Problem requirements:
The first line to copy is the one with "outline = []"; the last is the one with "obj.matrix_world = Matrix.Identity(4)". Copy each line in that range exactly, leaving out all others.

Working data:
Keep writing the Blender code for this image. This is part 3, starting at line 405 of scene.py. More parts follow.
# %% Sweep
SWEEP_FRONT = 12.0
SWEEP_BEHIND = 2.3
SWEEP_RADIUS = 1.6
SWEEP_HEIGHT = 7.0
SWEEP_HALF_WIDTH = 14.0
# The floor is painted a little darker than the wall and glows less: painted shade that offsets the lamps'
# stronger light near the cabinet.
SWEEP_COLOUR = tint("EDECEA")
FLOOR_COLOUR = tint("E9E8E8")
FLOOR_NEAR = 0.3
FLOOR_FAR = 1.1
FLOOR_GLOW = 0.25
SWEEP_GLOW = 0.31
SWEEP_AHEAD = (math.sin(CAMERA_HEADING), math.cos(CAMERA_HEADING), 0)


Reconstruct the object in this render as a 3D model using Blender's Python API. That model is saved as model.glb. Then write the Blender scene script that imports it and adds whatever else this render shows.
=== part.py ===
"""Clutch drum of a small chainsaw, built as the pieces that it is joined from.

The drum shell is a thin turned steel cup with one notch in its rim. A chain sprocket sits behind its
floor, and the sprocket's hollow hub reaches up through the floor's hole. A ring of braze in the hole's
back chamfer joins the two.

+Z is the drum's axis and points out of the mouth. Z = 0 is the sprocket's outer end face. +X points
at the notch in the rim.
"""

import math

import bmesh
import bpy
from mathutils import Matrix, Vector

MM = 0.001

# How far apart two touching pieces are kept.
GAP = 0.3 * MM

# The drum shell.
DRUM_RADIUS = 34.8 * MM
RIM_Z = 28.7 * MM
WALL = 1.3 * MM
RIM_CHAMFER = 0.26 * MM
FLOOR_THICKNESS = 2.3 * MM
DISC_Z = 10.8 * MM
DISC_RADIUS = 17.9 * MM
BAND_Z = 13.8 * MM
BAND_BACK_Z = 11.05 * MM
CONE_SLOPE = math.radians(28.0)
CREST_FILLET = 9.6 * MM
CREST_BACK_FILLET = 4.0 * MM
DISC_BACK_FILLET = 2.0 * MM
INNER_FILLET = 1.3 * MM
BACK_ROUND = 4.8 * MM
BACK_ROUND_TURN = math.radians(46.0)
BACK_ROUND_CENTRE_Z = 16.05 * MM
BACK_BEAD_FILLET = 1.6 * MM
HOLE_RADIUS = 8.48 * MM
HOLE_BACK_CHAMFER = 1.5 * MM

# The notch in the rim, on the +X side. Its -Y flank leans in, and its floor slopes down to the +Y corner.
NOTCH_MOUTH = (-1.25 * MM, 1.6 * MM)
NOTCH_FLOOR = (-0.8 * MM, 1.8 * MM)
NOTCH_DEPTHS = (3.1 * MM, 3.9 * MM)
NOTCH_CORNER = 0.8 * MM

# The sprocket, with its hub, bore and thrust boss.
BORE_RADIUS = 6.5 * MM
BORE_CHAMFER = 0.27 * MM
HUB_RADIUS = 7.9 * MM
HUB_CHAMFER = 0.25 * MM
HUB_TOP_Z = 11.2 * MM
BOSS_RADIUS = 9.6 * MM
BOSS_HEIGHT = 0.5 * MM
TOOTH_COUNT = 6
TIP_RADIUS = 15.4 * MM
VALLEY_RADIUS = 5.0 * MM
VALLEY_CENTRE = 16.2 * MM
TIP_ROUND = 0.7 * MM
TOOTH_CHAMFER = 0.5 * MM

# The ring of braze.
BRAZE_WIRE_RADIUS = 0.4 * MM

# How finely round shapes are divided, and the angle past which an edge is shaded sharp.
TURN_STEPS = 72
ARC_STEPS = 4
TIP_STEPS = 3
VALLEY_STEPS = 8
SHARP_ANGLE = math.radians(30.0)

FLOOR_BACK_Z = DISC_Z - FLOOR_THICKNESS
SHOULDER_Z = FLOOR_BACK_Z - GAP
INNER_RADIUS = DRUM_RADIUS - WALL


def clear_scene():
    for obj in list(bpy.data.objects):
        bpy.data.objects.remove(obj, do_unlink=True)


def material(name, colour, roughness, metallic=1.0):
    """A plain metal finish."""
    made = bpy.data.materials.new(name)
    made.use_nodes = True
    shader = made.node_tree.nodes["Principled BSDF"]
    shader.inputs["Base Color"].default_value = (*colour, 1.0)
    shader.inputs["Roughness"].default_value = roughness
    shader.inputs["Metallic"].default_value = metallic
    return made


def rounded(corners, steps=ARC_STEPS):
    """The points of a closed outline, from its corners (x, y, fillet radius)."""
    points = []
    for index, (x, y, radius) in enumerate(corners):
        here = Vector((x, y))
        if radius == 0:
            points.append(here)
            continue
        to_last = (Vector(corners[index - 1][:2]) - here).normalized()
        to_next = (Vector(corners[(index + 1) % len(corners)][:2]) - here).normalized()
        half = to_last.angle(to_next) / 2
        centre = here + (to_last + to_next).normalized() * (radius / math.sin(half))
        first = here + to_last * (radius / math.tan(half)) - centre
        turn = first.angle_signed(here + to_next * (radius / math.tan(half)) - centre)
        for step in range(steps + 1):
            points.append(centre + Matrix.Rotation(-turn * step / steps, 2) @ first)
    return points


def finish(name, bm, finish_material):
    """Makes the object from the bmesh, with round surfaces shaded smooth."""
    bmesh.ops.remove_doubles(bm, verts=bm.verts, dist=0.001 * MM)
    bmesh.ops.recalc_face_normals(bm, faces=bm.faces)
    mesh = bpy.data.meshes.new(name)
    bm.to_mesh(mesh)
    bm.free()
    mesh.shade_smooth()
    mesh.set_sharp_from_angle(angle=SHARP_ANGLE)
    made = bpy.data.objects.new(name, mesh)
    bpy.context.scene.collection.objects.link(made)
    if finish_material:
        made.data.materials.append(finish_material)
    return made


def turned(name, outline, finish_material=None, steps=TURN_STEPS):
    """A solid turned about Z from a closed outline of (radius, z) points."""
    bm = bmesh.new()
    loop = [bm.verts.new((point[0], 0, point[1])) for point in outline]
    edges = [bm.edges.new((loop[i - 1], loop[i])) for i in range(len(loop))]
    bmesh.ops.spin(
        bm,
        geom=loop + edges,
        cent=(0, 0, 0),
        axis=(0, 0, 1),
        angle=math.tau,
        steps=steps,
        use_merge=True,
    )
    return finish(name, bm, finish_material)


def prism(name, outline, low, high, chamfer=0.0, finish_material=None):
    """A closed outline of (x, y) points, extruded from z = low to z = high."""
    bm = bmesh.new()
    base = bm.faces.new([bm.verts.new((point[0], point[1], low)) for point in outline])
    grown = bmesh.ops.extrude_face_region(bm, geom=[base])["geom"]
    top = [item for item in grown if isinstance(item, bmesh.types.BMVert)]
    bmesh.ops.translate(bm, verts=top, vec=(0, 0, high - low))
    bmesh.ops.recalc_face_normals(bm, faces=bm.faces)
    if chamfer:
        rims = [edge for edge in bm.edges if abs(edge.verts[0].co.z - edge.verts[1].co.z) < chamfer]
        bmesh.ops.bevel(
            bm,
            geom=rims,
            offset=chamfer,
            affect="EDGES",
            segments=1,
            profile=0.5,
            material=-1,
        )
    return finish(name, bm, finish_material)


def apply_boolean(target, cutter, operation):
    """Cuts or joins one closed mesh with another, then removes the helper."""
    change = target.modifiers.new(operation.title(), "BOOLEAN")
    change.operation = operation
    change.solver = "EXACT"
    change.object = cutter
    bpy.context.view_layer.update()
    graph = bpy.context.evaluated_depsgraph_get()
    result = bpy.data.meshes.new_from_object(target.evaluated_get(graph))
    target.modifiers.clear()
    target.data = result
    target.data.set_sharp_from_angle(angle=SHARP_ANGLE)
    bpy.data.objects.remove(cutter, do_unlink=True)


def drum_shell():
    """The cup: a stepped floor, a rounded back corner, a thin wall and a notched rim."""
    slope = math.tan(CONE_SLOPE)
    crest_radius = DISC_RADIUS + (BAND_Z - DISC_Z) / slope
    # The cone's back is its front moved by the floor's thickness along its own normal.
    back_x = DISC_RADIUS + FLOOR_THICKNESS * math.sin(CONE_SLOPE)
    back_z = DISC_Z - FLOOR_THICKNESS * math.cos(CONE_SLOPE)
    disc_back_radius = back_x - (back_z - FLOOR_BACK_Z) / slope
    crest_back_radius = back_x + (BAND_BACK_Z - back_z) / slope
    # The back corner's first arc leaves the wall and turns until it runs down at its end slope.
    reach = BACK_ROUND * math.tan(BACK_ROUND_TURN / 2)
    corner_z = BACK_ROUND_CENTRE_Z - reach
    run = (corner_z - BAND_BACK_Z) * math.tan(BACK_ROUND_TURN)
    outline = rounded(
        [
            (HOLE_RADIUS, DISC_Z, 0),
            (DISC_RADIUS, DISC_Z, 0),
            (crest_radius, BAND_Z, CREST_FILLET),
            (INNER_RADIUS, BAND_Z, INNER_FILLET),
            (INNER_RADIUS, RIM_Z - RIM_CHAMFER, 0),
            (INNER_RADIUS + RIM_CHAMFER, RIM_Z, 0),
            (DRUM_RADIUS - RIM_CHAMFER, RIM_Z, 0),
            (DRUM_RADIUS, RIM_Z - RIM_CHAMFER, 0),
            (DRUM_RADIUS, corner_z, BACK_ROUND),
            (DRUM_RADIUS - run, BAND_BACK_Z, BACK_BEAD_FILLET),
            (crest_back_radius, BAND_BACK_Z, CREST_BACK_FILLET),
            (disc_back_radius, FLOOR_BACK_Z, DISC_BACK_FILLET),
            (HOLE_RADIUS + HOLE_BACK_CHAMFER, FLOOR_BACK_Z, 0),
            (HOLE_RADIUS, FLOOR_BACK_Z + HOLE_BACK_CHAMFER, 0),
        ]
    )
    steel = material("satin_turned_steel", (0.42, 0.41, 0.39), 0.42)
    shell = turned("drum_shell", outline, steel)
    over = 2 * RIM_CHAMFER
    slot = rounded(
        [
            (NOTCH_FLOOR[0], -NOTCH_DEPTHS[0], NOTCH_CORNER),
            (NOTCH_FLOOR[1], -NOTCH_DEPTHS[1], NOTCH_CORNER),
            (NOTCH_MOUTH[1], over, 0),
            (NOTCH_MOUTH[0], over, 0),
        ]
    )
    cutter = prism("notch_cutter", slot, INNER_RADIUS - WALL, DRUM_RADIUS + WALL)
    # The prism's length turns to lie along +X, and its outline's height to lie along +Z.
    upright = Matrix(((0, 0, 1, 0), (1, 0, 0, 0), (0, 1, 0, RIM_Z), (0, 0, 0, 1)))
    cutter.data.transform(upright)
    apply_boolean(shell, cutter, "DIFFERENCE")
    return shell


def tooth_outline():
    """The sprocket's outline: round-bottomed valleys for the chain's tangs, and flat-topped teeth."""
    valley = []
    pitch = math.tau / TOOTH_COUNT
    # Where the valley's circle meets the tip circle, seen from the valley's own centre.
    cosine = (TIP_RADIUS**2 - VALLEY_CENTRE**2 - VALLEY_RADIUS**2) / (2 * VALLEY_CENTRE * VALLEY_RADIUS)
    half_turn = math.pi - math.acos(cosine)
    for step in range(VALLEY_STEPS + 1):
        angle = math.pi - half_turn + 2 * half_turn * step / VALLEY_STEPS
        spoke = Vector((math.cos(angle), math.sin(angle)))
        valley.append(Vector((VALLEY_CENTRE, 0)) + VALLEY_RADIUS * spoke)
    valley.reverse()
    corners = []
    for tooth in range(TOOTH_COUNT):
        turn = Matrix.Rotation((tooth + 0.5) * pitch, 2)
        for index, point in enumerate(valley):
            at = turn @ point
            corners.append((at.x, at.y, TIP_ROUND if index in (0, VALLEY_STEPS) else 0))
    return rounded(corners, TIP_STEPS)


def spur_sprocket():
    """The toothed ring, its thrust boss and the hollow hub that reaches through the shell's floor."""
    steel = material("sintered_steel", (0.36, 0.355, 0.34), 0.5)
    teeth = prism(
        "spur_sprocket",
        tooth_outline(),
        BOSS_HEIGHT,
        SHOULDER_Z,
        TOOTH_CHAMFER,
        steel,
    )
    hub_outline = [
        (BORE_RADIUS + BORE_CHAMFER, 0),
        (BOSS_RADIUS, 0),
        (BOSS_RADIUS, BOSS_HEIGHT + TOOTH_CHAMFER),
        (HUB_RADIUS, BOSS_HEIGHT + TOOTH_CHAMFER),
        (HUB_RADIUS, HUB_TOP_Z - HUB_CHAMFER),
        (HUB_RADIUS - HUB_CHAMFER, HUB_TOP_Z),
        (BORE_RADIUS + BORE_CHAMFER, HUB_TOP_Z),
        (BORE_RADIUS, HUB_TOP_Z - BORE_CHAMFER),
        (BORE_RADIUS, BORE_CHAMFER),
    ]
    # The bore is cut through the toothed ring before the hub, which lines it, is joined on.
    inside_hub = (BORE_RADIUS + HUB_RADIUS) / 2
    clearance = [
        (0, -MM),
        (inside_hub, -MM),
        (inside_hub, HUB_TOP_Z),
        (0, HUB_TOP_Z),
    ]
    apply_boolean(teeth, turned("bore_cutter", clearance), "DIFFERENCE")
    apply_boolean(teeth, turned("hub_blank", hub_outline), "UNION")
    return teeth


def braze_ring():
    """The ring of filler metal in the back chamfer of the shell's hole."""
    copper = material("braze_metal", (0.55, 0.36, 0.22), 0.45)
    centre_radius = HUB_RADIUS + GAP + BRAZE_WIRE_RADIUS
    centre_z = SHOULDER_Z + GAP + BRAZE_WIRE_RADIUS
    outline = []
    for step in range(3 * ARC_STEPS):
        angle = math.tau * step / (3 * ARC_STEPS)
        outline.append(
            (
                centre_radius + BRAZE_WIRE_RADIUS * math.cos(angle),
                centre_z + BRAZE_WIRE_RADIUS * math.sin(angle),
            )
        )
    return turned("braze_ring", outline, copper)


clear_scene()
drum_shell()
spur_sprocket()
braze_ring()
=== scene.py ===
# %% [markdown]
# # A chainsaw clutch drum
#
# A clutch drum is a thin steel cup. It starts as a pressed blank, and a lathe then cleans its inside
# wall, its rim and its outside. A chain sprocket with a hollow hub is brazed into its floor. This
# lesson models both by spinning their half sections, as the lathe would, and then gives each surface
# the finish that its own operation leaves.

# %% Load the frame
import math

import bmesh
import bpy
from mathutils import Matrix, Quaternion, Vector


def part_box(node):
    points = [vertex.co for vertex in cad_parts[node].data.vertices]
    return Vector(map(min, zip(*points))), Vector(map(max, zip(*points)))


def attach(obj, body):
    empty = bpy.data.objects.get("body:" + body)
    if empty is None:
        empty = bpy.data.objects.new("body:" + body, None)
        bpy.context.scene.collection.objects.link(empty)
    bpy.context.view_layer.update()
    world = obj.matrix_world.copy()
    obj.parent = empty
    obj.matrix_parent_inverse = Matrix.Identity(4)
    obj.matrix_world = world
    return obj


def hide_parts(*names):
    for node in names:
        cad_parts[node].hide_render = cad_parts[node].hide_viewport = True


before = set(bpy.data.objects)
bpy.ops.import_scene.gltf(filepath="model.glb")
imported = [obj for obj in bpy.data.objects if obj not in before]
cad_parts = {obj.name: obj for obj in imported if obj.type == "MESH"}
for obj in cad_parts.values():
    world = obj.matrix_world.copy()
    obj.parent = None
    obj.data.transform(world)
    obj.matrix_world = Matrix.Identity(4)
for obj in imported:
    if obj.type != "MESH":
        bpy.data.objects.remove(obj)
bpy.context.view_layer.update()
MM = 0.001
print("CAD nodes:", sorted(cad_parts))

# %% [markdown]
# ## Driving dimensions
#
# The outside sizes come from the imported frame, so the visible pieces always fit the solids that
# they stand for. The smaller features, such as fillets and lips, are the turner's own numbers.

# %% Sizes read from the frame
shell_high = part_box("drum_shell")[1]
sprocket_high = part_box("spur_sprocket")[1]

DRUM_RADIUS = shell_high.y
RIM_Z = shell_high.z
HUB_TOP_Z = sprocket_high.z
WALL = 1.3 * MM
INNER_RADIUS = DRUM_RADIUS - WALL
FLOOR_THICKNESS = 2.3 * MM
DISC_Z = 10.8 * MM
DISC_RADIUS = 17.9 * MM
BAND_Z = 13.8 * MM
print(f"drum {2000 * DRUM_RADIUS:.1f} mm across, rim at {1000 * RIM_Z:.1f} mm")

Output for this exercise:
    outline = []
    for step in range(3 * ARC_STEPS):
        angle = math.tau * step / (3 * ARC_STEPS)
        outline.append(
            (
                centre_radius + BRAZE_WIRE_RADIUS * math.cos(angle),
                centre_z + BRAZE_WIRE_RADIUS * math.sin(angle),
            )
        )
    return turned("braze_ring", outline, copper)


clear_scene()
drum_shell()
spur_sprocket()
braze_ring()
=== scene.py ===
# %% [markdown]
# # A chainsaw clutch drum
#
# A clutch drum is a thin steel cup. It starts as a pressed blank, and a lathe then cleans its inside
# wall, its rim and its outside. A chain sprocket with a hollow hub is brazed into its floor. This
# lesson models both by spinning their half sections, as the lathe would, and then gives each surface
# the finish that its own operation leaves.

# %% Load the frame
import math

import bmesh
import bpy
from mathutils import Matrix, Quaternion, Vector


def part_box(node):
    points = [vertex.co for vertex in cad_parts[node].data.vertices]
    return Vector(map(min, zip(*points))), Vector(map(max, zip(*points)))


def attach(obj, body):
    empty = bpy.data.objects.get("body:" + body)
    if empty is None:
        empty = bpy.data.objects.new("body:" + body, None)
        bpy.context.scene.collection.objects.link(empty)
    bpy.context.view_layer.update()
    world = obj.matrix_world.copy()
    obj.parent = empty
    obj.matrix_parent_inverse = Matrix.Identity(4)
    obj.matrix_world = world
    return obj


def hide_parts(*names):
    for node in names:
        cad_parts[node].hide_render = cad_parts[node].hide_viewport = True


before = set(bpy.data.objects)
bpy.ops.import_scene.gltf(filepath="model.glb")
imported = [obj for obj in bpy.data.objects if obj not in before]
cad_parts = {obj.name: obj for obj in imported if obj.type == "MESH"}
for obj in cad_parts.values():
    world = obj.matrix_world.copy()
    obj.parent = None
    obj.data.transform(world)
    obj.matrix_world = Matrix.Identity(4)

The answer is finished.